Loomio teams adapt quarterly to meet priorities.

Liberating structures and cultures are gaining visibility as a growing number of companies—including Spotify, Morningstar, Patagonia, Gore, and Zappos—adopt them. Social impact organizations are also testing new models designed to tighten feedback loops with users, strengthen employee engagement and creativity, and streamline work processes by leveraging technology tools. For example, Burrtzorg, a home-nursing company based in the Netherlands, is structured as a network of self-managed teams. In 2007, four nurses formed a self-managed team to serve patients better and maximize nurse autonomy. Today, the company has 1,000 self-managed teams serving 24 countries, has expanded services such as mental health, and is a sustainable enterprise. Its financial results are exceptional, as are its customer service standards and employee satisfaction. For Burrtzorg self-management has proven a viable model for sustainable growth and social impact. 

Another example is Namasté Solar, an employee-owned cooperative democratically co-owned by most of its 170 employees. Distributed leadership and decision-making have been vibrant throughout its 13 years of operation. Co-founder Blake Jones credits the company’s long-term success in the highly volatile and competitive solar market to its persistent commitment to adopt policies and practices that are aligned with its values. One example is sharing information transparently across the organization and holding open meetings, often called open-book management. Last year, the company started experimenting with self-management, forming autonomous work groups it calls circles. These functionally diverse teams aim to stay nimble amidst market turbulence. They pursue experiments to solve priority issues, conduct regular retrospectives to reflect and learn, and iterate to improve and adapt.

Each of these social purpose organizations is designing new approaches to how they operationalize their work in order to leverage the unique talents of their employees in service to the people they serve.

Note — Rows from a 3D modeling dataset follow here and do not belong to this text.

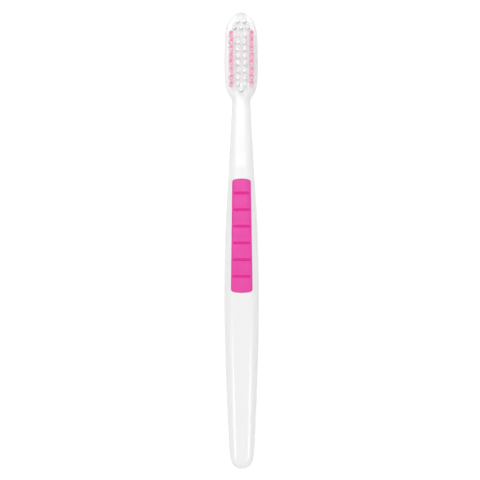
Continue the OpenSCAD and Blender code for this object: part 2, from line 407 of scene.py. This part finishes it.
def groove_share(s, inside):
    """How deep in a groove each place of a row lies, from 0 to 1."""
    off = min(abs(s - place) for place in groove_places) / (groove_w / 2)
    across = np.clip((inside - groove_stop) / groove_fade, 0, 1)
    return max(0.0, 1 - off ** 2) ** groove_power * across ** 2 * (3 - 2 * across)


def pad_height(x, s):
    inside = depth_inside(x, s)
    to_edge = np.clip(rim_roll - inside, 0, None)
    roll = rim_roll - np.sqrt(np.clip(rim_roll ** 2 - to_edge ** 2, 0, None))
    off = min(abs(s - place) for place in groove_places)
    lip = lip_rise * math.exp(-((off - groove_w / 2) / lip_reach) ** 2)
    pillow = pillow_rise * math.sin(math.pi * min(1, off / segment_len))
    raised = pad_proud + np.clip(inside / pillow_reach, 0, 1) * pillow + lip
    return face_height(x, s) + raised - groove_deep * groove_share(s, inside) - roll


# %% Rows across the pad
across_steps = 52
end_steps = 18
long_steps = 400
first_turn = 0.02
across_shares = np.sin(np.linspace(math.pi / 2, -math.pi / 2, across_steps))
end_len = pad_arch + pad_corner
end_rows = [end_len * (1 - math.cos(t)) for t in steps(first_turn, math.pi / 2, end_steps)]
first_s = pad_from - pad_arch
last_s = pad_to + pad_arch
row_places = [first_s + e for e in end_rows]
row_places += steps(first_s + end_len, last_s - end_len, long_steps)[1:-1]
row_places += [last_s - e for e in reversed(end_rows)]


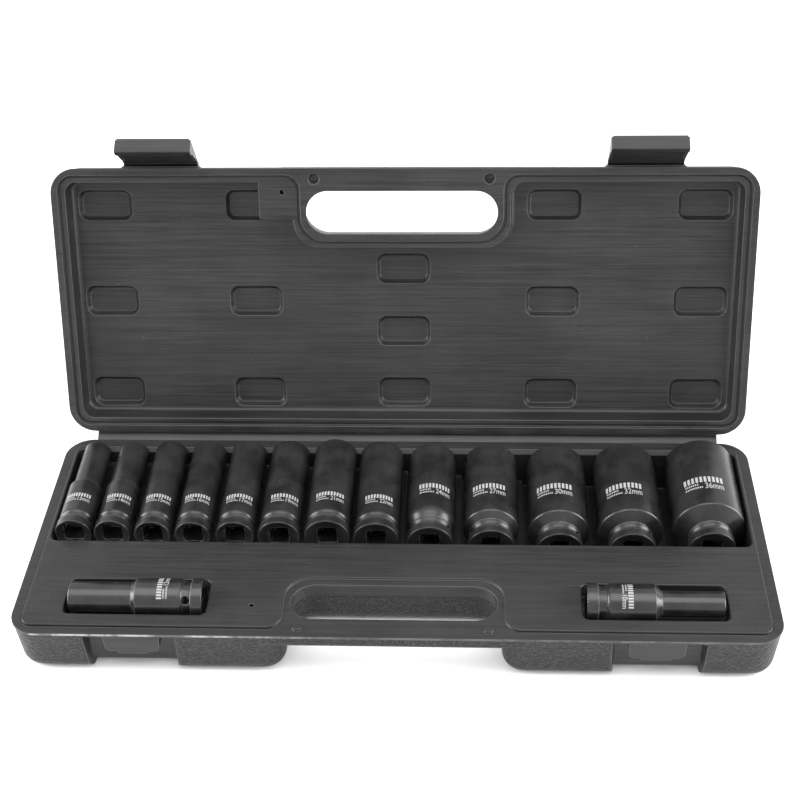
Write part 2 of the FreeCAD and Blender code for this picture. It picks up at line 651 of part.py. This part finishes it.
def latch(side):
    """Latch hanging closed from its bead, hook at the lower end."""
    x0 = side * LATCH_X - LATCH_HALF_W
    x1 = side * LATCH_X + LATCH_HALF_W
    face = LATCH_AXIS_Y - 0.2 + LATCH_PLATE / 2
    plate = box(x0, x1, face - LATCH_PLATE, face, LATCH_END_Z, LATCH_AXIS_Z)
    bead = rod_x(LATCH_BEAD_R, x0, x1, LATCH_AXIS_Y, LATCH_AXIS_Z)
    hook = box(x0, x1, face - 0.5, face + LATCH_HOOK_IN, LATCH_END_Z,
               LATCH_END_Z + LATCH_HOOK_H)
    tip = [e for e in hook.Edges if e.Length > 2 * LATCH_HALF_W - 1
           and abs(e.BoundBox.YMin - face - LATCH_HOOK_IN) < 1e-3]
    hook = hook.makeFillet(0.6, tip)
    pull = box(x0 + 1, x1 - 1, face - LATCH_PLATE - 0.6, face - LATCH_PLATE + 0.8,
               LATCH_END_Z - LATCH_PULL, LATCH_END_Z + 2.5)
    parts = [bead, hook, pull]
    for x in (x0, x1 - 1.6):
        corners = [V(x, face - 0.5, LATCH_CHEEK_Z), V(x, face, LATCH_CHEEK_Z),
                   V(x, face + LATCH_HOOK_IN - 0.4, LATCH_END_Z + 1.5),
                   V(x, face - 0.5, LATCH_END_Z + 1.5), V(x, face - 0.5, LATCH_CHEEK_Z)]
        parts.append(Part.Face(Part.makePolygon(corners)).extrude(V(1.6, 0, 0)))
    return join([plate] + parts)


def hinge_web():
    """Web standing upright between its two beads, as when the case is closed."""
    low = RIM_Z - WEB_W / 2
    high = RIM_Z + WEB_W / 2
    web = box(-WEB_HALF_L, WEB_HALF_L, WEB_Y - WEB_T / 2, WEB_Y + WEB_T / 2, low, high)
    beads = [rod_x(WEB_BEAD_R, -WEB_HALF_L, WEB_HALF_L, WEB_Y, z) for z in (low, high)]
    return join([web] + beads)


# ---- Open the case --------------------------------------------------------------------------

LOWER_FOLD = V(0, WEB_Y, RIM_Z - WEB_W / 2)
UPPER_FOLD = V(0, WEB_Y, RIM_Z + WEB_W / 2)


def swing_web(shape):
    shape.rotate(LOWER_FOLD, X_AXIS, -LID_OPEN / 2)
    return shape


def swing_lid(shape):
    shape.rotate(UPPER_FOLD, X_AXIS, -LID_OPEN / 2)
    return swing_web(shape)


def open_latch(shape, degrees):
    shape.rotate(V(0, LATCH_AXIS_Y, LATCH_AXIS_Z), X_AXIS, -degrees)
    return swing_lid(shape)


def build():
    nodes = {
        "base_outer_shell": base_outer_shell(),
        "base_inner_tray": base_inner_tray(),
        "hinge_web": swing_web(hinge_web()),
        "lid_outer_shell": swing_lid(lid_outer_shell()),
        "lid_inner_panel": swing_lid(lid_inner_panel()),
        "latch_left": open_latch(latch(-1), LEFT_LATCH_OPEN),
        "latch_right": open_latch(latch(1), RIGHT_LATCH_OPEN),
    }
    nodes.update(row_sockets())
    nodes.update(side_sockets())
    return nodes


os.makedirs("parts", exist_ok=True)
for name, shape in build().items():
    solids = shape.Solids
    if len(solids) != 1 or not shape.isValid():
        print("CHECK", name, "solids", len(solids), "valid", shape.isValid())
    solid = solids[0]
    solid.exportStep("parts/%s.step" % name)
    bounds = solid.BoundBox
    print("%-18s volume %9.0f  X %7.1f..%6.1f  Y %7.1f..%6.1f  Z %6.1f..%6.1f" % (
        name, solid.Volume, bounds.XMin, bounds.XMax, bounds.YMin, bounds.YMax,
        bounds.ZMin, bounds.ZMax))
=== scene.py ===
"""Socket set in a folding case: materials, size marks, camera, floor and light, in metres."""
import math

import bmesh
import bpy
from mathutils import Matrix, Vector


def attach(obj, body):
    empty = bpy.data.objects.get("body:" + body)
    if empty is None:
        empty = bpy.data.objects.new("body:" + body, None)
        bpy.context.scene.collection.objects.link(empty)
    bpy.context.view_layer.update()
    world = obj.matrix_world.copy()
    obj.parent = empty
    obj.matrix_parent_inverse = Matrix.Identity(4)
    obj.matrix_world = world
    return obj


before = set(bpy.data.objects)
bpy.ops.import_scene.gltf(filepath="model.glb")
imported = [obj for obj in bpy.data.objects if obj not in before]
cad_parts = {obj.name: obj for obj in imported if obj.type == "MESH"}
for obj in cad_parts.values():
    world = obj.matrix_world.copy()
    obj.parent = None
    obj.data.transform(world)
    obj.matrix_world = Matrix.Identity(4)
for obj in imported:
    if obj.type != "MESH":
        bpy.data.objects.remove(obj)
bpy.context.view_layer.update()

# ---- Sizes ----------------------------------------------------------------------------------

RIM_Z = 0.035             # top of the base's rim
WEB_Y = 0.0932            # fold lines of the hinge web, with the case closed
WEB_W = 0.0101
LID_OPEN = math.radians(108.36)
LATCH_X = 0.1585
RECESS_HALF_W = 0.0285    # recess that each latch closes into
RECESS_TOP_Z = 0.0326
RECESS_BACK_Y = -0.0745
SLOT_HALF_W = 0.066       # the base's handle slot
SMOOTH_ABOVE_Z = 0.025    # inside the handle slot, the wall is smooth above this height
FRONT_FACE_Y = -0.0885    # the grained front face lies in front of this
RAIL_HALF_W = 0.0275      # rail on the lid's front that each latch hangs from
RAIL_BACK_Y = -0.0915
FLASH_BACK_Y = -0.0914    # the painted highlight along the rim's flash line lies in front of this
FLASH_FULL_X = -0.10      # it is strongest left of this
FLASH_FAINT_X = -0.04     # and faint right of this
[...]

Given the challenges facing the social sector, we need to focus relentlessly to identify new approaches to solve problems. We need a bias toward fast prototyping and multiple iterations to create what users need. And we need to engage our people and support them to bring their best selves to work. The metaphor for today’s organization is a living system. If we scale learning, rather than efficiency, we will accelerate both what we do to solve the world’s problems and how we work together to improve faster.